**SOURCE DATA**

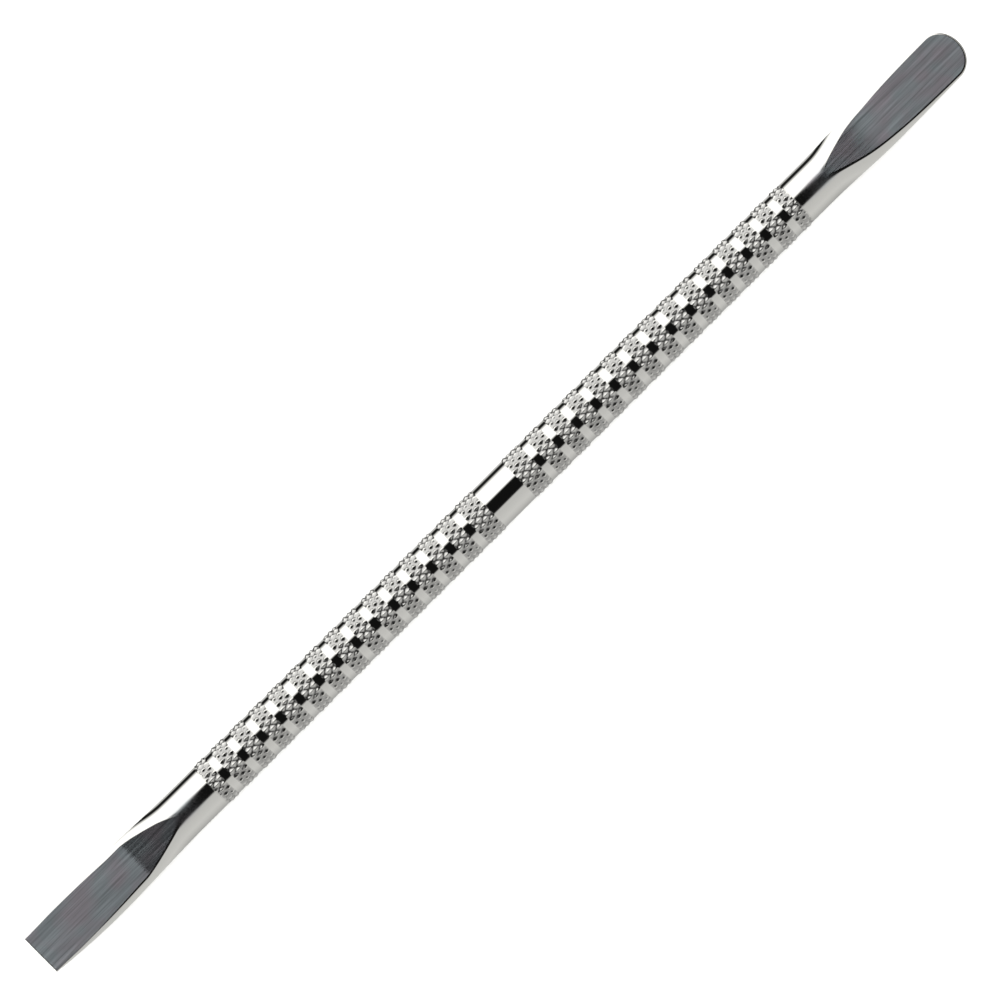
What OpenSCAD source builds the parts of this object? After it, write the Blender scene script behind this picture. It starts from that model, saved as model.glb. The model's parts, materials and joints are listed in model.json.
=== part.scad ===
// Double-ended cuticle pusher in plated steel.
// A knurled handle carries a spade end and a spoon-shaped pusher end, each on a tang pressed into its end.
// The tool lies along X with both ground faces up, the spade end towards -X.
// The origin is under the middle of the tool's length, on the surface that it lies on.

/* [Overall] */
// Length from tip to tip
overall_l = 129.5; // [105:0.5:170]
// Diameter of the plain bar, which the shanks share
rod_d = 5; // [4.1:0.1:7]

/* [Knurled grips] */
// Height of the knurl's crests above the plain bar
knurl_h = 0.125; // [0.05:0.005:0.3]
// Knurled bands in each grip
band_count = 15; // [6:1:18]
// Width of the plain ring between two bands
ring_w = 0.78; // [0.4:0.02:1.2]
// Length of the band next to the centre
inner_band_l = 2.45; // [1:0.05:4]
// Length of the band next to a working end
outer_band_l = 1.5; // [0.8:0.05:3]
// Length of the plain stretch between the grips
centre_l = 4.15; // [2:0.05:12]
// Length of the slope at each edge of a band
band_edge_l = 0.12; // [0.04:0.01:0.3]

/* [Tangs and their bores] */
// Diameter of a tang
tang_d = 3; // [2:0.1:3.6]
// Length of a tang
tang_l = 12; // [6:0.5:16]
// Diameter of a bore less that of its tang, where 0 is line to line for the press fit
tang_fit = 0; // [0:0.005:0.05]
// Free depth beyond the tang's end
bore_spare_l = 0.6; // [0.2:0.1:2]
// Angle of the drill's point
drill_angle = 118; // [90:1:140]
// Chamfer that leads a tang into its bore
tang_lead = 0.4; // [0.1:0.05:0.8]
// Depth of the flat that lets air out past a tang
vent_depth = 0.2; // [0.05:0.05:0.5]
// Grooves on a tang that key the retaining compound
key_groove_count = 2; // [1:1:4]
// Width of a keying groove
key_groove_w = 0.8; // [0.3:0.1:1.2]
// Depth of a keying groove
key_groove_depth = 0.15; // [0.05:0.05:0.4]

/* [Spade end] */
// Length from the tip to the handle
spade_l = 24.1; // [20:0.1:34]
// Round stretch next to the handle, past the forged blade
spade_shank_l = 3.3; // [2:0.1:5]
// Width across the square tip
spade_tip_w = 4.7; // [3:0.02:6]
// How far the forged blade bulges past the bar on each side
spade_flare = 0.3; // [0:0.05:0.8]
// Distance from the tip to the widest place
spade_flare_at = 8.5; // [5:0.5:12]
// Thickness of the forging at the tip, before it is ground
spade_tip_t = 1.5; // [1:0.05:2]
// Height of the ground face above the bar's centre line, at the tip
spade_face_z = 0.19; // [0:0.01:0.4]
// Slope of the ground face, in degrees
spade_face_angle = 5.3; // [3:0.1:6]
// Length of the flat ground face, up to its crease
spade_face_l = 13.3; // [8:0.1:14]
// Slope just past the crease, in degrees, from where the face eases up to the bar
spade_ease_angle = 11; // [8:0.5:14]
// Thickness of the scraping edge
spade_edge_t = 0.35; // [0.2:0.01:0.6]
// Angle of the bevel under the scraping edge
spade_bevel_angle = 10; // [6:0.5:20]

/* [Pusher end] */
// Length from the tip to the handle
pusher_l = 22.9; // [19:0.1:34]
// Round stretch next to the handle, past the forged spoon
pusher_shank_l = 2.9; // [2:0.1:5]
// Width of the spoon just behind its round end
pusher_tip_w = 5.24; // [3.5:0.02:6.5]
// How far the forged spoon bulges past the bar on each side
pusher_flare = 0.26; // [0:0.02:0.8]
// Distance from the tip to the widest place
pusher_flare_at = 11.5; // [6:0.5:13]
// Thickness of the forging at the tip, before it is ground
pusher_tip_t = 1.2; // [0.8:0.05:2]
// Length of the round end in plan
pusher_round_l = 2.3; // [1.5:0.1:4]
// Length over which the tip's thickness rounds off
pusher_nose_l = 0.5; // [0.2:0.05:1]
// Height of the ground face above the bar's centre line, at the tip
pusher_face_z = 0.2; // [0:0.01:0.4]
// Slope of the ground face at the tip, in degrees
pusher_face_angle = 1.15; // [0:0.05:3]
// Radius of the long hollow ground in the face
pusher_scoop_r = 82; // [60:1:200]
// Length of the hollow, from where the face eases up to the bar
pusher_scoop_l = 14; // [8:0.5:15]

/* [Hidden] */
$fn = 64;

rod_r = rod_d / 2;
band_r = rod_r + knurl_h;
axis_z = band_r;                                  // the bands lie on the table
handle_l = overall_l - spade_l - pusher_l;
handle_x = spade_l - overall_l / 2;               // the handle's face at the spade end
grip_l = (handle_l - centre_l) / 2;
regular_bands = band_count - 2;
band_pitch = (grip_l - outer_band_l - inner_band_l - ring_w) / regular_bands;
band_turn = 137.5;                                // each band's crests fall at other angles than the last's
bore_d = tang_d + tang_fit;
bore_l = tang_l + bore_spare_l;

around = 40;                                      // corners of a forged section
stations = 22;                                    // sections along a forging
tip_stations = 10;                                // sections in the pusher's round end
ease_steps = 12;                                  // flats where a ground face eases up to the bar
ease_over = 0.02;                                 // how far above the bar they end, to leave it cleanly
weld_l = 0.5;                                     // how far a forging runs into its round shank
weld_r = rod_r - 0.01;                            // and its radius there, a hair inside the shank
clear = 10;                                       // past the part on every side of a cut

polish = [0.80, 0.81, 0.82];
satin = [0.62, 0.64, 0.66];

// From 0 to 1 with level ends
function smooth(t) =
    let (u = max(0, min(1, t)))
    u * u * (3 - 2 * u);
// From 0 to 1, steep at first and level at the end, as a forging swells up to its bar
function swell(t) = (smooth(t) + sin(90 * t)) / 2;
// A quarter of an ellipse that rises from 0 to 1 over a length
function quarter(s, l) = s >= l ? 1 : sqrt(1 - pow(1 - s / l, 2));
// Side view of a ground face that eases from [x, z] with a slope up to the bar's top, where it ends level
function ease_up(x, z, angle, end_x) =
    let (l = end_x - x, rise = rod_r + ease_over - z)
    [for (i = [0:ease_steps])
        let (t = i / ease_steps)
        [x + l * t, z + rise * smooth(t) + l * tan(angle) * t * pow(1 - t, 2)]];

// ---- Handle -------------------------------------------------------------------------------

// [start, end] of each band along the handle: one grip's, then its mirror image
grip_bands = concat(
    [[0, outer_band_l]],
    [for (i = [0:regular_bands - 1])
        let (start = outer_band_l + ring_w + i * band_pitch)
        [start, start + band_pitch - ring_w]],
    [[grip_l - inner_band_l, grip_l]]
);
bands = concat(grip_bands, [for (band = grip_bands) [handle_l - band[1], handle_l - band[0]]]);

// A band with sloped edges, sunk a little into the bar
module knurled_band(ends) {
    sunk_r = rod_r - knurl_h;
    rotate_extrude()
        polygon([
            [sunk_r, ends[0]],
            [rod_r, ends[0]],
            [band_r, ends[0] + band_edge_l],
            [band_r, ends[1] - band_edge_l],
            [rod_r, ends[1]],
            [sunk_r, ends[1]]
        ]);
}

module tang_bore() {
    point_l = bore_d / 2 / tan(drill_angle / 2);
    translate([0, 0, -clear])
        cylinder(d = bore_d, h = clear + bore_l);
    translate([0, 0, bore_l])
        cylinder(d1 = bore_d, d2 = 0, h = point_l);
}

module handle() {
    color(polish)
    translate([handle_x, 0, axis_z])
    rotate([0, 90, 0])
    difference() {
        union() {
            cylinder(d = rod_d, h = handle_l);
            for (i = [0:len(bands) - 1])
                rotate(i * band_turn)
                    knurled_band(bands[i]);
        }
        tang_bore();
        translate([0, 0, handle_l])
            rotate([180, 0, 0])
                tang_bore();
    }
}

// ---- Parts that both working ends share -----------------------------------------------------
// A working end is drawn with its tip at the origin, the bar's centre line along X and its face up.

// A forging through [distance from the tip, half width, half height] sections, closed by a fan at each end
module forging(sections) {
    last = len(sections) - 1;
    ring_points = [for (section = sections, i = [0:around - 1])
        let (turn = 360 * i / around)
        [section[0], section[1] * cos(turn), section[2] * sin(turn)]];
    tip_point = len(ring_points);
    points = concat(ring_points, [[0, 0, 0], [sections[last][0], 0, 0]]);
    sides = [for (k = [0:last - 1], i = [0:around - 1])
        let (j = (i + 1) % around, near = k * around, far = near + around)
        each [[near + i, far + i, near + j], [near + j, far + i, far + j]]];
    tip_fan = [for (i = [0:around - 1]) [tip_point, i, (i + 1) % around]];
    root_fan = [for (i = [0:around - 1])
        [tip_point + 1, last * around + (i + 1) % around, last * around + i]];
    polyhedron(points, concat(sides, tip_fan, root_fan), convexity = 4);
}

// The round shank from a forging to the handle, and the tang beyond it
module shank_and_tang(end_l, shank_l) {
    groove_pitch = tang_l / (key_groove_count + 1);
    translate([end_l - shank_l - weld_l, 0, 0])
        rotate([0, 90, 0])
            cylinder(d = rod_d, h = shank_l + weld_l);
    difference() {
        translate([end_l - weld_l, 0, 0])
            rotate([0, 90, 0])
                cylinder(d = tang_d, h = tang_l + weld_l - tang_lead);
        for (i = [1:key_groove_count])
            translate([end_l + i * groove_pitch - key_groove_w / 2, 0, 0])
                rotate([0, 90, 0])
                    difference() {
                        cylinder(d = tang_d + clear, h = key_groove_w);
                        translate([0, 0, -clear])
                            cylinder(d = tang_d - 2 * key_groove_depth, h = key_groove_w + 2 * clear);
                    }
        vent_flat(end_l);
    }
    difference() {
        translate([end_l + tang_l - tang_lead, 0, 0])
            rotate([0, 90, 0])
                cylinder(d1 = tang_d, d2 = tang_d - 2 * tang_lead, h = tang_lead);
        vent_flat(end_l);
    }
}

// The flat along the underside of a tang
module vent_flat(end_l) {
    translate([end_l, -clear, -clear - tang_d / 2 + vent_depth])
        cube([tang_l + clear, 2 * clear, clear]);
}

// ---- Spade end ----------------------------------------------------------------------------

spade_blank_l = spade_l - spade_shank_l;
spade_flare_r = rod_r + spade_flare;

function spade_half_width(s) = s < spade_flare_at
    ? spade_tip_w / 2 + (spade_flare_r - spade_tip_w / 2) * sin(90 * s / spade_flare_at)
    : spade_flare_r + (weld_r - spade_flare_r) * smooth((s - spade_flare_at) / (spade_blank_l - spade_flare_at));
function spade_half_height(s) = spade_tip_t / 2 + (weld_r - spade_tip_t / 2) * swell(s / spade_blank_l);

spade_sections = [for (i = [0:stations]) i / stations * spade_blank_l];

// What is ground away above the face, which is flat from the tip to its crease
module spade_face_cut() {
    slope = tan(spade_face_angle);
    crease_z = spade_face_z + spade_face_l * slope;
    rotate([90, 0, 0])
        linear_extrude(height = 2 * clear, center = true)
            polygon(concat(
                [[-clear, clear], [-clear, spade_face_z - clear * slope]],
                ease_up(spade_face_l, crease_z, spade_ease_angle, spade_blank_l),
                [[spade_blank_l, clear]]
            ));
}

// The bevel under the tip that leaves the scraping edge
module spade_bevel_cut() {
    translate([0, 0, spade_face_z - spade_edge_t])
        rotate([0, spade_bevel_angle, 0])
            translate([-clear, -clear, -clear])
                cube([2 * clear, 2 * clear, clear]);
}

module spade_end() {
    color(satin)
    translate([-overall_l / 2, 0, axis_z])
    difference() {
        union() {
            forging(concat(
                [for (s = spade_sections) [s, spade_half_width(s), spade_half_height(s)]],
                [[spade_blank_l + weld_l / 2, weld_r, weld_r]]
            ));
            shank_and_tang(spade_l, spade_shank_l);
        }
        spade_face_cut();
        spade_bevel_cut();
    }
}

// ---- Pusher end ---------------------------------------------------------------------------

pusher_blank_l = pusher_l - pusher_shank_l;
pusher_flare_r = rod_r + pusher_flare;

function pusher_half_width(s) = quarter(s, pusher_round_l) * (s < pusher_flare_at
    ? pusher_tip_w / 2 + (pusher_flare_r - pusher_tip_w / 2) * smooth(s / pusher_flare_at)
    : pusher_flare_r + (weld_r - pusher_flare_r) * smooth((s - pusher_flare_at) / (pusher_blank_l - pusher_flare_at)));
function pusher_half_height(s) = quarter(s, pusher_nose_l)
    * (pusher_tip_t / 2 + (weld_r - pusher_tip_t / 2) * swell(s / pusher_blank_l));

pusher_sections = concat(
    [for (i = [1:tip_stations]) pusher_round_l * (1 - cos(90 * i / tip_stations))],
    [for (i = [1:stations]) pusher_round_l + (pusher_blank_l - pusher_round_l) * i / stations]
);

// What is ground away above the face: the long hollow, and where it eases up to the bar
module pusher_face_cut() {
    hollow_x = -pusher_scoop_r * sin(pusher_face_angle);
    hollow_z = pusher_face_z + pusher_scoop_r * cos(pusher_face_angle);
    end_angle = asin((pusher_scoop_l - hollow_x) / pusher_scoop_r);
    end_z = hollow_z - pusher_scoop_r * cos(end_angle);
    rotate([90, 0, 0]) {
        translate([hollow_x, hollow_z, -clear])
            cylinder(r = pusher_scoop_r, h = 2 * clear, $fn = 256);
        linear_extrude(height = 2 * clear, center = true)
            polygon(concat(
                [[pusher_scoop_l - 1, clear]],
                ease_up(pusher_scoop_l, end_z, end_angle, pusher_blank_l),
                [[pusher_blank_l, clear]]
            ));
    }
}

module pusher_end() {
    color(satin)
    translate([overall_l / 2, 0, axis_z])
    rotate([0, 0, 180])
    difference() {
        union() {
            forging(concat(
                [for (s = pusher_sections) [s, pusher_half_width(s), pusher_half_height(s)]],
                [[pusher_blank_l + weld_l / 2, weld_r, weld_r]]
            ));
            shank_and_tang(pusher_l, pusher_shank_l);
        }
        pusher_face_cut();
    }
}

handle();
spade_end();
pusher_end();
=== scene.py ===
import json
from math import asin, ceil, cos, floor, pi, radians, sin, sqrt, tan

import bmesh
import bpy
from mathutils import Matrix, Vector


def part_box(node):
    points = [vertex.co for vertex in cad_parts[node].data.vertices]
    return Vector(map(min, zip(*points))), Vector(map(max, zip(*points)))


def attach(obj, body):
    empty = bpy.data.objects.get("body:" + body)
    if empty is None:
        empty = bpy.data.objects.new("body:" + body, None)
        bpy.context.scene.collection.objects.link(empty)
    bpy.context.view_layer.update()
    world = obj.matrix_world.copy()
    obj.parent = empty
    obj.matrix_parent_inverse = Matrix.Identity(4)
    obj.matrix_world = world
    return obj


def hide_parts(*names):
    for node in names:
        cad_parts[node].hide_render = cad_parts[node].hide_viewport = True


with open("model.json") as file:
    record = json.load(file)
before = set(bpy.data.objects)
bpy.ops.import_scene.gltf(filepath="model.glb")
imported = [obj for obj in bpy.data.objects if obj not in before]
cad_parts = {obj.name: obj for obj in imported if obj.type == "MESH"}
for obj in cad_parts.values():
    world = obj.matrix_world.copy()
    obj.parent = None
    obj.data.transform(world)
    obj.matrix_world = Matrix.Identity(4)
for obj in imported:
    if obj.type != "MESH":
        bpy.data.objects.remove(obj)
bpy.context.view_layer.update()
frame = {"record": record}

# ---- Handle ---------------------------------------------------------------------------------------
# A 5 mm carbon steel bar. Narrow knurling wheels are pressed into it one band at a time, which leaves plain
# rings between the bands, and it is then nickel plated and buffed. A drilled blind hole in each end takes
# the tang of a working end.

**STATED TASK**
Take exactly the lines from the one containing "hollow_x = -pusher_scoop_r" through the one containing "imported = [obj" in the data above, and output them with nothing added.

**WRITTEN SOLUTION**
    hollow_x = -pusher_scoop_r * sin(pusher_face_angle);
    hollow_z = pusher_face_z + pusher_scoop_r * cos(pusher_face_angle);
    end_angle = asin((pusher_scoop_l - hollow_x) / pusher_scoop_r);
    end_z = hollow_z - pusher_scoop_r * cos(end_angle);
    rotate([90, 0, 0]) {
        translate([hollow_x, hollow_z, -clear])
            cylinder(r = pusher_scoop_r, h = 2 * clear, $fn = 256);
        linear_extrude(height = 2 * clear, center = true)
            polygon(concat(
                [[pusher_scoop_l - 1, clear]],
                ease_up(pusher_scoop_l, end_z, end_angle, pusher_blank_l),
                [[pusher_blank_l, clear]]
            ));
    }
}

module pusher_end() {
    color(satin)
    translate([overall_l / 2, 0, axis_z])
    rotate([0, 0, 180])
    difference() {
        union() {
            forging(concat(
                [for (s = pusher_sections) [s, pusher_half_width(s), pusher_half_height(s)]],
                [[pusher_blank_l + weld_l / 2, weld_r, weld_r]]
            ));
            shank_and_tang(pusher_l, pusher_shank_l);
        }
        pusher_face_cut();
    }
}

handle();
spade_end();
pusher_end();
=== scene.py ===
import json
from math import asin, ceil, cos, floor, pi, radians, sin, sqrt, tan

import bmesh
import bpy
from mathutils import Matrix, Vector


def part_box(node):
    points = [vertex.co for vertex in cad_parts[node].data.vertices]
    return Vector(map(min, zip(*points))), Vector(map(max, zip(*points)))


def attach(obj, body):
    empty = bpy.data.objects.get("body:" + body)
    if empty is None:
        empty = bpy.data.objects.new("body:" + body, None)
        bpy.context.scene.collection.objects.link(empty)
    bpy.context.view_layer.update()
    world = obj.matrix_world.copy()
    obj.parent = empty
    obj.matrix_parent_inverse = Matrix.Identity(4)
    obj.matrix_world = world
    return obj


def hide_parts(*names):
    for node in names:
        cad_parts[node].hide_render = cad_parts[node].hide_viewport = True


with open("model.json") as file:
    record = json.load(file)
before = set(bpy.data.objects)
bpy.ops.import_scene.gltf(filepath="model.glb")
imported = [obj for obj in bpy.data.objects if obj not in before]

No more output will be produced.